Automated Compliance
In 2012, BCWTP moved to the Water Information Management Solution (WIMS) to capture and store its data in a secure, central database and provide reporting, analysis, and monitoring. BCWTP went one step further in 2018 by incorporating Rio Mobile, the mobile field data app that integrates with WIMS. The app enables operators to enter data through a mobile device.
Operators use these devices when completing daily rounds of the treatment facility and lift stations. The data is stored in the device and downloaded to an interface that automatically updates WIMS. The Plants SCADA historical database is also linked to WIMS, this makes collecting and comparing plant operation data and lab analytical data seamless.
Optimized Operations with Trend Analysis
Having the ability to organize data and choose variables or locations or time series, and display the information on one sheet, side-by-side, makes it much easier to compare variable relationships. By having a full picture, the plant manager and plant operators are able to get a better sense of the entire system when there is an abnormality, troubleshoot the cause, and determine what action needs to be taken.

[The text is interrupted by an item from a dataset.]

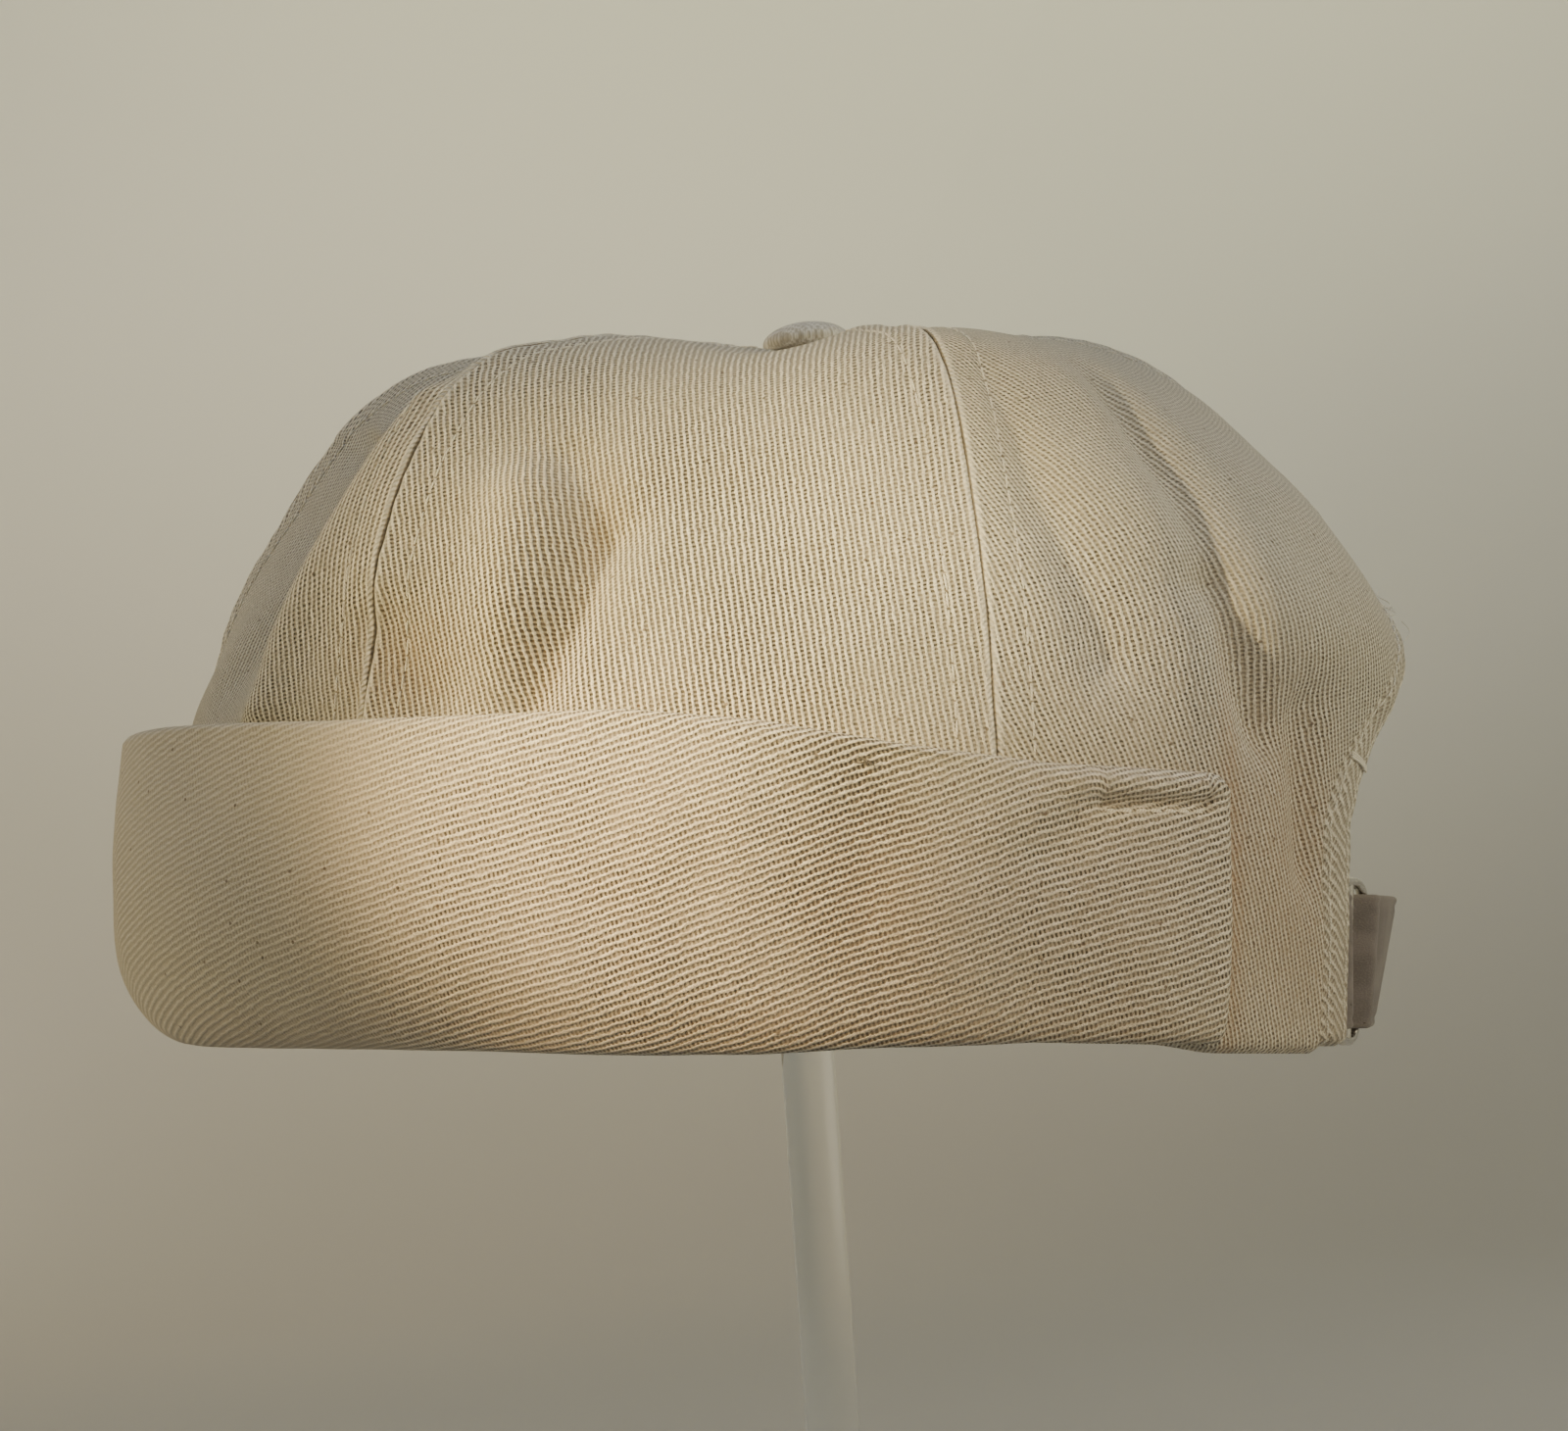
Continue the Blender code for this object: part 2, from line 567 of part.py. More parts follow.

An operator can pick any number of variables and WIMS will run linear regressions on the data and identify which ones are related to each other. This really helps with problem-solving. For example, every time the phosphate goes up, the ferric chloride goes down. Based on this relationship the operator can decide how to use the chemicals or what’s likely to happen when a change is made. Identifying and resolving issues before they become a problem can mean the difference between preventative maintenance and operational slowdown due to equipment breakdowns. As operators enter data into the system, it prompts action when anomalies are detected.
Flexible Customization
While there are similarities in all wastewater treatment plants there are also unique circumstances that should also be reflected in how a plant manages its data. The program is designed to be flexible and allow managers to easily customize. For instance, variables can be named whatever the user decides and can be changed at any time without losing all the data connected to that variable. Limits can be set to meet permit requirements, even if they’re seasonal, and alerts can be automatically generated. Color coding can be used to quickly visualize limits when data is entered.

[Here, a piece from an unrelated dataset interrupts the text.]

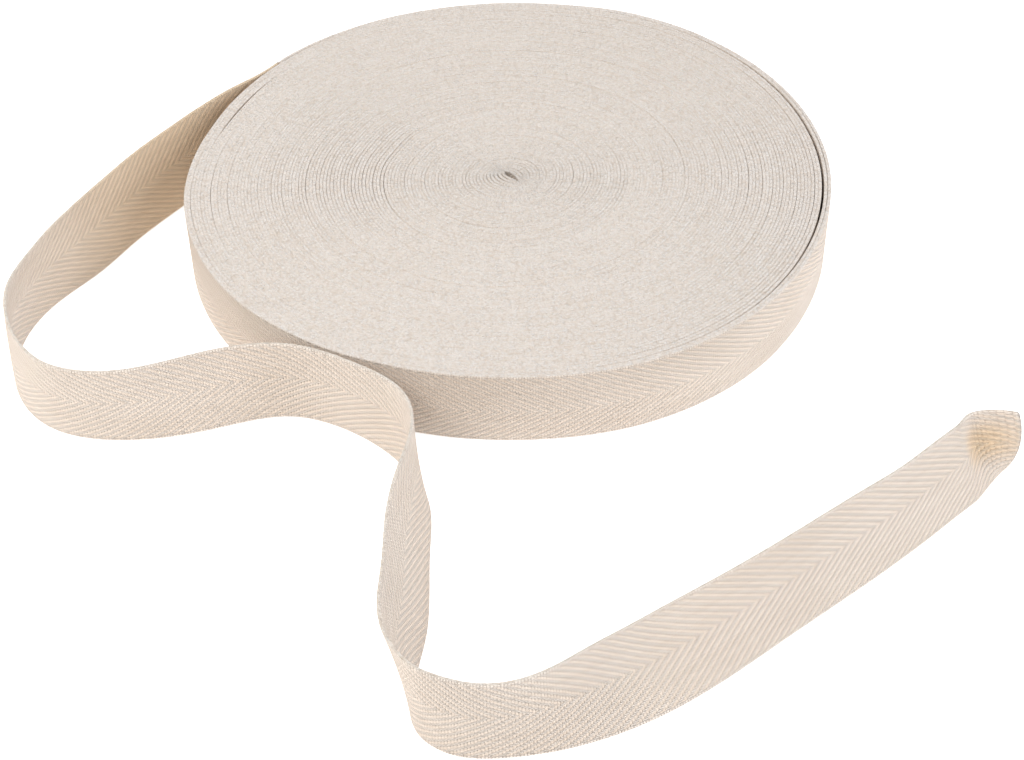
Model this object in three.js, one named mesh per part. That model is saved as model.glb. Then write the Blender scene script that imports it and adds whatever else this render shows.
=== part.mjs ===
// A roll of woven cotton tape that lies flat, with its outer end unwound over the floor.
// Millimetres, +Z up, origin at the centre of the roll's flat base.
import * as THREE from "three";

const tapeWidth = 25;
const tapeThickness = 1;
const rollRadius = 105;
const pieceGap = 0.3;
const rimRounding = 0.6;
const looseTurnsWidth = 2.1;
const looseTurnsGap = 0.4;
const looseTurnsGapDepth = 2;
const innerTurnsDrop = 0.3;
const selvedgeRounding = 0.35;
const leaveAngle = 141;
const huggingTurns = [0, 4];
const rollFacets = 240;
const sectionSpacing = 3;

const tapeCream = 0xe9dccb;
const rollCream = 0xe4d9cd;

// Where the lower edge of the loose end stands on the floor, row by row from the roll to the cut end.
// lean is in degrees and positive when the upper edge tips to the left of the way the tape runs.
const looseEndRows = [
  { fold: "leaves the roll", x: -92, y: 51.5, lean: -2 },
  { fold: "leaves the roll", x: -99, y: 36, lean: -18 },
  { fold: "run down the left", x: -113, y: 12, lean: -29 },
  { fold: "run down the left", x: -125, y: -5, lean: -20 },
  { fold: "run down the left", x: -134.5, y: -21.5, lean: -18 },
  { fold: "left bend", x: -146.5, y: -37.5, lean: -3 },
  { fold: "left bend", x: -153.5, y: -60, lean: 1 },
  { fold: "left bend", x: -149.5, y: -80.5, lean: 5 },
  { fold: "left bend", x: -138.5, y: -94.5, lean: 5 },
  { fold: "front run", x: -117, y: -101, lean: 6 },
  { fold: "front run", x: -87, y: -96, lean: 17 },
  { fold: "closest to the roll", x: -66.5, y: -91.5, lean: 11 },
  { fold: "middle bend", x: -47, y: -99, lean: 8 },
  { fold: "middle bend", x: -33, y: -112, lean: 8 },
  { fold: "middle bend", x: -24.5, y: -129, lean: -11 },
  { fold: "twisted run", x: -24, y: -148, lean: -22 },
  { fold: "twisted run", x: -24, y: -178, lean: -26 },
  { fold: "near bend", x: -27, y: -200, lean: -11 },
  { fold: "near bend", x: -24.5, y: -210.5, lean: 3 },
  { fold: "near bend", x: -17, y: -216.5, lean: 9 },
  { fold: "near bend", x: -3, y: -218, lean: 8 },
  { fold: "long run", x: 18, y: -214, lean: 26 },
  { fold: "long run", x: 47, y: -199.5, lean: 44 },
  { fold: "long run", x: 70.5, y: -181.5, lean: 33 },
  { fold: "long run", x: 89, y: -167, lean: 30 },
  { fold: "long run", x: 112.5, y: -147.5, lean: 25 },
  { fold: "curled tip", x: 122.5, y: -138.5, lean: 23 },
  { fold: "curled tip", x: 131, y: -131, lean: 22 },
  { fold: "curled tip", x: 136, y: -124.5, lean: 11 },
  { fold: "cut end", x: 139.5, y: -120, lean: -5 },
];

// How far the outer turn stands out from or falls short of the roll's radius, going round from the place
// where the tape leaves, in degrees. The roll bulges at the left, where its outer turns sit loose.
const outlineRows = [
  { turned: 0, bulge: -2.1 },
  { turned: 18, bulge: -2.1 },
  { turned: 30, bulge: -1.3 },
  { turned: 40, bulge: -0.2 },
  { turned: 50, bulge: 0.7 },
  { turned: 62, bulge: 1.0 },
  { turned: 74, bulge: 1.2 },
  { turned: 86, bulge: 0.5 },
  { turned: 100, bulge: -0.5 },
  { turned: 114, bulge: -1.4 },
  { turned: 128, bulge: -1.4 },
  { turned: 142, bulge: -0.7 },
  { turned: 156, bulge: 0.0 },
  { turned: 168, bulge: 0.1 },
  { turned: 185, bulge: -0.4 },
  { turned: 200, bulge: -0.8 },
  { turned: 220, bulge: -0.7 },
  { turned: 245, bulge: -0.2 },
  { turned: 265, bulge: 0.4 },
  { turned: 278, bulge: 0.8 },
  { turned: 290, bulge: 0.1 },
  { turned: 302, bulge: -1.0 },
  { turned: 318, bulge: -1.2 },
  { turned: 340, bulge: -0.8 },
  { turned: 360, bulge: -0.5 },
];

const radians = THREE.MathUtils.degToRad;

// A closed skin over a series of loops with the same number of points, capped at both ends.
// Each loop runs counterclockwise seen from the end towards which the series goes.
function skinOver(loops) {
  const count = loops[0].length;
  const last = (loops.length - 1) * count;
  const startCentre = loops.length * count;
  const endCentre = startCentre + 1;
  const points = loops.flat();
  for (const loop of [loops[0], loops[loops.length - 1]]) {
    const centre = new THREE.Vector3();
    loop.forEach((point) => centre.addScaledVector(point, 1 / count));
    points.push(centre);
  }
  const faces = [];
  for (let i = 0; i < count; i++) {
    const next = (i + 1) % count;
    faces.push(startCentre, next, i);
    faces.push(endCentre, last + i, last + next);
    for (let row = 0; row < last; row += count) {
      faces.push(row + i, row + next, row + count + next);
      faces.push(row + i, row + count + next, row + count + i);
    }
  }
  const geometry = new THREE.BufferGeometry().setFromPoints(points);
  geometry.setIndex(faces);
  geometry.computeVertexNormals();
  return geometry;
}

// The smooth curve through values given at rising knots, with no bend at its two ends.
function smoothThrough(knots, values) {
  const last = knots.length - 1;
  const curvature = new Array(last + 1).fill(0);
  const carry = new Array(last + 1).fill(0);
  for (let i = 1; i < last; i++) {
    const before = knots[i] - knots[i - 1];
    const after = knots[i + 1] - knots[i];
    const turn = (values[i + 1] - values[i]) / after - (values[i] - values[i - 1]) / before;
    const pivot = 2 * (before + after) - before * carry[i - 1];
    carry[i] = after / pivot;
    curvature[i] = (6 * turn - before * curvature[i - 1]) / pivot;
  }
  for (let i = last - 1; i > 0; i--) {
    curvature[i] -= carry[i] * curvature[i + 1];
  }
  return (along) => {
    let i = 0;
    while (i < last - 1 && along > knots[i + 1]) i++;
    const span = knots[i + 1] - knots[i];
    const b = (along - knots[i]) / span;
    const a = 1 - b;
    const bend = (a ** 3 - a) * curvature[i] + (b ** 3 - b) * curvature[i + 1];
    return a * values[i] + b * values[i + 1] + (bend * span ** 2) / 6;
  };
}

// The roll: its outline ends further out than it begins, so a step as thick as the tape is left
// where the outer turn comes away.
const bulgeAt = smoothThrough(outlineRows.map((row) => row.turned), outlineRows.map((row) => row.bulge));

function rollOutline(height, inset) {
  const loop = [];
  for (let i = 0; i <= rollFacets; i++) {
    const turned = (360 * i) / rollFacets;
    const angle = radians(leaveAngle + turned);
    const radius = rollRadius + bulgeAt(turned) - inset;
    loop.push(new THREE.Vector3(radius * Math.cos(angle), radius * Math.sin(angle), height));
  }
  return loop;
}

// The outer two turns are wound looser than the rest and stand a hair away from them,
// which shows as a narrow dark gap round the top face.
const gapFloor = tapeWidth - looseTurnsGapDepth;
const innerTurnsInset = looseTurnsWidth + looseTurnsGap;
const rollLoops = [
  rollOutline(0, rimRounding),
  rollOutline(rimRounding, 0),
  rollOutline(tapeWidth - rimRounding, 0),
  rollOutline(tapeWidth, rimRounding),
  rollOutline(tapeWidth, looseTurnsWidth),
  rollOutline(gapFloor, looseTurnsWidth),
  rollOutline(gapFloor, innerTurnsInset),
  rollOutline(tapeWidth - innerTurnsDrop, innerTurnsInset),
];

// The loose end: its centre line starts on the roll, just past the step.
const startAngle = radians(leaveAngle) + pieceGap / rollRadius;
const startRadius = rollRadius + bulgeAt(360) - tapeThickness / 2;
const huggingRows = huggingTurns.map((turn) => {
  const angle = startAngle + radians(turn);
  return { x: startRadius * Math.cos(angle), y: startRadius * Math.sin(angle), lean: 0 };
});
const rows = [...huggingRows, ...looseEndRows];
const knots = [0];
for (let i = 1; i < rows.length; i++) {
  knots.push(knots[i - 1] + Math.hypot(rows[i].x - rows[i - 1].x, rows[i].y - rows[i - 1].y));
}
const xAt = smoothThrough(knots, rows.map((row) => row.x));
const yAt = smoothThrough(knots, rows.map((row) => row.y));
const leanAt = smoothThrough(knots, rows.map((row) => row.lean));

// The tape's own cross-section, a flat strip with rounded selvedges.
const half = tapeThickness / 2;
const nose = half - selvedgeRounding;
const profile = [
  { depth: nose, across: 0 },
  { depth: half, across: selvedgeRounding },
  { depth: half, across: tapeWidth / 2 },
  { depth: half, across: tapeWidth - selvedgeRounding },
  { depth: nose, across: tapeWidth },
  { depth: -nose, across: tapeWidth },
  { depth: -half, across: tapeWidth - selvedgeRounding },
  { depth: -half, across: tapeWidth / 2 },
  { depth: -half, across: selvedgeRounding },
  { depth: -nose, across: 0 },
];

function tapeSection(along) {
  const slope = 0.01;
  const run = new THREE.Vector3(
    xAt(along + slope) - xAt(along - slope),
    yAt(along + slope) - yAt(along - slope),
    0,
  ).normalize();
  const left = new THREE.Vector3(-run.y, run.x, 0);
  const lean = radians(leanAt(along));
  const rise = new THREE.Vector3(0, 0, Math.cos(lean)).addScaledVector(left, Math.sin(lean));
  const through = new THREE.Vector3(0, 0, -Math.sin(lean)).addScaledVector(left, Math.cos(lean));
  const loop = profile.map(({ depth, across }) =>
    new THREE.Vector3(xAt(along), yAt(along), 0)
      .addScaledVector(rise, across)
      .addScaledVector(through, depth),
  );
  const lowest = Math.min(...loop.map((point) => point.z));
  loop.forEach((point) => (point.z -= lowest));
  return loop;
}

const tapeLength = knots[knots.length - 1];
const sectionCount = Math.round(tapeLength / sectionSpacing);
const tapeLoops = [];
for (let i = 0; i <= sectionCount; i++) {
  tapeLoops.push(tapeSection((tapeLength * i) / sectionCount));
}

function named(name, geometry, color) {
  const mesh = new THREE.Mesh(geometry, new THREE.MeshStandardMaterial({ color, roughness: 0.95 }));
  mesh.name = name;
  return mesh;
}

const tapeRoll = new THREE.Group();
tapeRoll.add(named("roll", skinOver(rollLoops), rollCream));
tapeRoll.add(named("loose_end", skinOver(tapeLoops), tapeCream));

export default tapeRoll;
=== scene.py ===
# %% [markdown]
# # A flat roll of cotton tape
# The object is one long strip of natural cotton herringbone tape. Most of it is wound flat on itself,
# about ninety turns, and the last 0.6 m stands loose on its edge in soft bends.
# The solids in the frame hold its size and place. Everything here is built in metres in that same frame.

import math

import bpy
import numpy as np
from mathutils import Matrix, Vector


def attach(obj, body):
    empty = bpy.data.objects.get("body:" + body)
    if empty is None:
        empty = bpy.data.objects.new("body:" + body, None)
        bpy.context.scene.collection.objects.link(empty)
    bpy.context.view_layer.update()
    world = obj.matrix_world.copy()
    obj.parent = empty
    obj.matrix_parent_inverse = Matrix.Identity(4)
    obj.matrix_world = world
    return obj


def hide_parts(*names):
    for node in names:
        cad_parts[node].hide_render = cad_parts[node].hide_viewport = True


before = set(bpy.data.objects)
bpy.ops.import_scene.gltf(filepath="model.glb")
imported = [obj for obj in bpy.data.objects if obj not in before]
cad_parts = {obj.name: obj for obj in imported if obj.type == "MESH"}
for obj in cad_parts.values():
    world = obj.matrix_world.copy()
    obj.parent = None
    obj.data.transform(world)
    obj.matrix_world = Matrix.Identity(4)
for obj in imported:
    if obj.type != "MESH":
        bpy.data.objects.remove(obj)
scene = bpy.context.scene
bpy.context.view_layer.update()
MM = 0.001
TAPE_WIDTH = 25.0
TAPE_THICKNESS = 1.0
ROLL_RADIUS = 105.0
LEAVE_ANGLE = math.radians(141.0)

# %% [markdown]
# ## The camera
# The roll's two rims and both edges of the loose end were matched with a pinhole camera.
# That gives one place, one height and one lens that explain them all at once, which is why the
# camera is written as a distance and an elevation from a point on the floor.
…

Data can be organized by groups, for example, laboratory results, or SCADA or operator variables. It can also be organized by location, whether it be the membrane building or headworks, the north tank, the south tank, etc. Groups make it easy to find what staff are looking for and organize reports.
Centralizing Water Data
Every user has their own profile and permissions can be set for read-only or data entry. To keep the system organized, restrictions can be put in place so people can’t change the sheet layout or create their own sheet styles. Personalized dashboards can be created to provide individuals with a quick visual of what’s important to their roles and responsibilities. Managers can see all the lab data entry forms on their dashboard, but the operators see the front rounds, back rounds, and outside rounds, so they know exactly what they need to do when they open their dashboard.
BCWTP has over a decade of data archived in the system. Being in one centralized secure system means that data is accessible to all stakeholders. Lab data is securely imported into the system and formatted according to BCWTP’s system. The Plant Manager also has external links with state regulations pinned to his dashboard giving them access to all the information needed in one place with room to grow.